To date, El-Masri’s case has been described in literally hundreds of newspaper articles and television news programs – many of them relying on sources within the U.S. government. It has been the subject of numerous investigations and reports by intergovernmental bodies, including the European Parliament. Most recently, prosecutors in El-Masri’s adopted country of Germany formally requested indictments against 13 CIA agents and contractors for their role in his kidnapping, abuse, and detention.

. . . . . . . . . . .

“Today the appeals court gave the CIA complete immunity for even its most shameful conduct," said ACLU attorney Ben Wizner, who argued El-Masri’s case before the Fourth Circuit last November. "Depriving Khaled El-Masri of his day in court on the ground that the government cannot disclose facts that the whole world already knows only compounds the brutal treatment he endured."

The ACLU has not yet announced whether it will appeal the case to the Supreme Court. I hope they do and bring an end to this type of ridiculous use of a State Secrets privilege.

These state secret cases go way back in our history. In analyzing them the courts make the Government jump through some minor hoops but when all is said and done they revolve around deference.

A court is obliged to honor the Executive’s assertion of the privilege if it is satisfied "from all the circumstances of the case, that there is a reasonable danger that compulsion of the evidence will expose military matters which, in the interest of national security, should not be divulged." Reynolds, 345 U.S. at 10. In assessing the risk that such a disclosure might pose to national security, a court is obliged to accord the "utmost deference" to the responsibilities of the executive branch. Nixon, 418 U.S. at 710. Such deference is appropriate not only for constitutional reasons, but also practical ones: the Executive and the intelligence agencies under his control occupy a position superior to that of the courts in evaluating the consequences of a release of sensitive information. In the related context of confidentiality classification decisions, we have observed that "[t]he courts, of course, are ill-equipped to become sufficiently steeped in foreign intelligence matters to serve effectively in the review of secrecy classifications in that area." United States v. Marchetti, 466 F.2d 1309, 1318 (4th Cir. 1972).
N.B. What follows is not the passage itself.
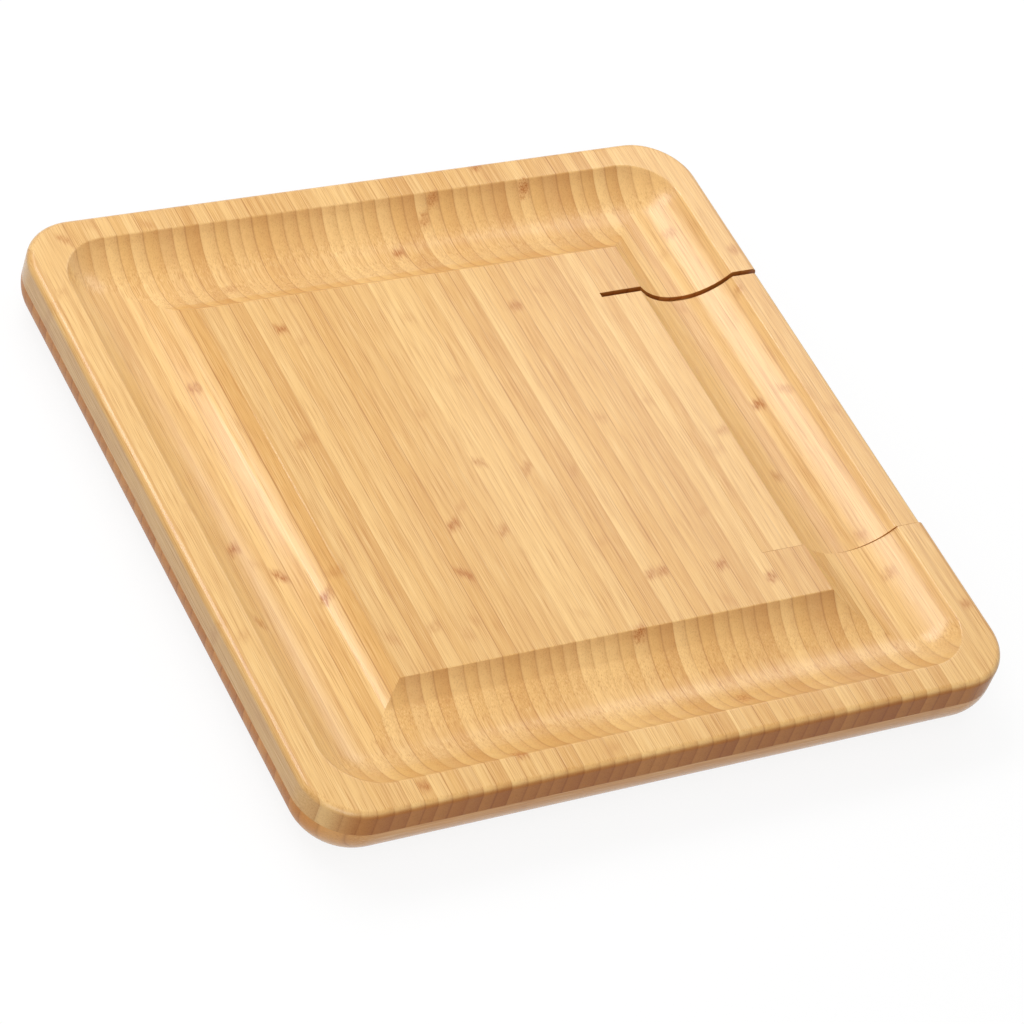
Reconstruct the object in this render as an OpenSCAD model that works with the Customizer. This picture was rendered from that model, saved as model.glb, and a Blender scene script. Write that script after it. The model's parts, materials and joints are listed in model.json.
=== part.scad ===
// Square bamboo cheese board with a cracker groove round it and a drawer of cheese tools.
// Millimetres, +Z up. The origin is the middle of the footprint, on the surface that the board
// stands on. The drawer pulls out along +X, and the strips of the top run along Y.

/* [Board] */
// Length of each side of the square board
board_side = 330; // [315:1:360]
// Plan radius of the four corners
corner_r = 26; // [20:1:30]
// Radius of the round-over on the top edge
top_edge_r = 3; // [1:0.5:4]
// Radius of the deep rounding on the bottom edge
bottom_edge_r = 18; // [8:1:20]
// Thickness of the top slab
top_t = 12.5; // [12.5:0.1:16]
// Thickness of the middle layer, which the drawer runs in
middle_t = 13; // [13:0.5:18]
// Thickness of the base panel
base_t = 6.5; // [5:0.5:10]

/* [Cracker groove] */
// Width of the flat rim outside the groove
rim_w = 13.5; // [10:0.5:18]
// Width of the groove across its mouth
groove_w = 48; // [40:1:52]
// Depth of the groove at its middle
groove_depth = 10.8; // [8:0.1:11]

/* [Drawer] */
// Width of the channel between the two side rails
channel_w = 155.6; // [146:0.1:170]
// Width of the rail behind the drawer
rear_rail_w = 47; // [36:1:52]
// How much of the top moves with the drawer, in from the board's side
cap_l = 83; // [76:1:90]
// How far the drawer pulls out
travel = 190; // [120:1:190]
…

Applying those principles and precedents from similar cases to El Masri the court concluded

In light of these decisions, we must reject El-Masri’s view that the existence of public reports concerning his alleged rendition (and the CIA’s rendition program in general) should have saved his Complaint from dismissal. Even if we assume, arguendo, that the state secrets privilege does not apply to the information that media outlets have published concerning those topics, dismissal of his Complaint would nonetheless be proper because the public information does not include the facts that are central to litigating his action. Rather, those central facts — the CIA means and methods that form the subject matter of El-Masri’s claim — remain state secrets. Consequently, pursuant to the standards that El-Masri has acknowledged as controlling, the district court did not err in dismissing his Complaint at the pleading stage.
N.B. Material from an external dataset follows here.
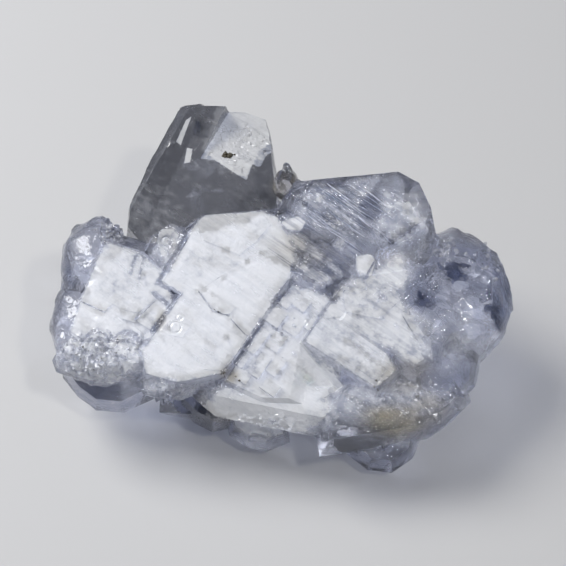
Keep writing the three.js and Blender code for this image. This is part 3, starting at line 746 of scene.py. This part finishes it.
def brokenWhiteGroup():
    # white: the given share, broken up by fine clouds; streak: dark strands across the long axis where lined;
    # dark: the given share of painted shade, broken into patches
    tree, given, out = newGroup("brokenWhite", {"White": 0.0, "Lined": 0.0, "Dark": 0.0},
                                ["White", "Streak", "Dark"])
    vector = axisVector(tree)
    cloud, strand, patch = [noiseNode(tree, vector, name) for name in ("cloud", "strand", "patch")]
    square = times(tree, given["White"], given["White"])
    strength = mathNode(tree, "SUBTRACT", brokenLook["none"],
                        times(tree, square, brokenLook["none"] - brokenLook["full"]))
    white = plus(tree, given["White"], times(tree, mathNode(tree, "SUBTRACT", cloud, 0.5), strength))
    tree.links.new(rangeNode(tree, white, *brokenLook["white"]), out["White"])
    streak = times(tree, rangeNode(tree, strand, *brokenLook["streak"]), given["Lined"])
    tree.links.new(streak, out["Streak"])
    uneven = times(tree, mathNode(tree, "SUBTRACT", patch, 0.5), brokenLook["patch"])
    broken = plus(tree, given["Dark"], uneven)
    dark = times(tree, rangeNode(tree, broken, *brokenLook["dark"]), given["Dark"])
    tree.links.new(mathNode(tree, "POWER", dark, brokenLook["darkPower"]), out["Dark"])
    return tree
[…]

These are real tough cases for any plaintiff and I would not venture a guess on how the Supreme Court would rule. But the injustice here is so great it might be a good vehicle to get the Supreme Court to reconsider this area of the law and rein in what appear to be clear Executive branch abuses. Unfortunately El Masri's challenge is made all the more difficult because the trial and appellate courts saw fit to defer to the government's state secret claims. Why any court would give this government the benefit of the doubt on any national security type argument in a case involving abuses of human rights and basic standards of decency is beyond me.

(As an aside, I was only ever involved in one case before the 4th Circuit. I was working for a Federal agency and the question was, as in Masri's case, the appropriate degree of deference the court should grant to an Agency. In our case it involved the interpretation of our organic act. Although we had won in the District Court we lost on appeal. I sure wish we had been given the same deference given in the Masri case. Of course, my case didn't involve state secrets.)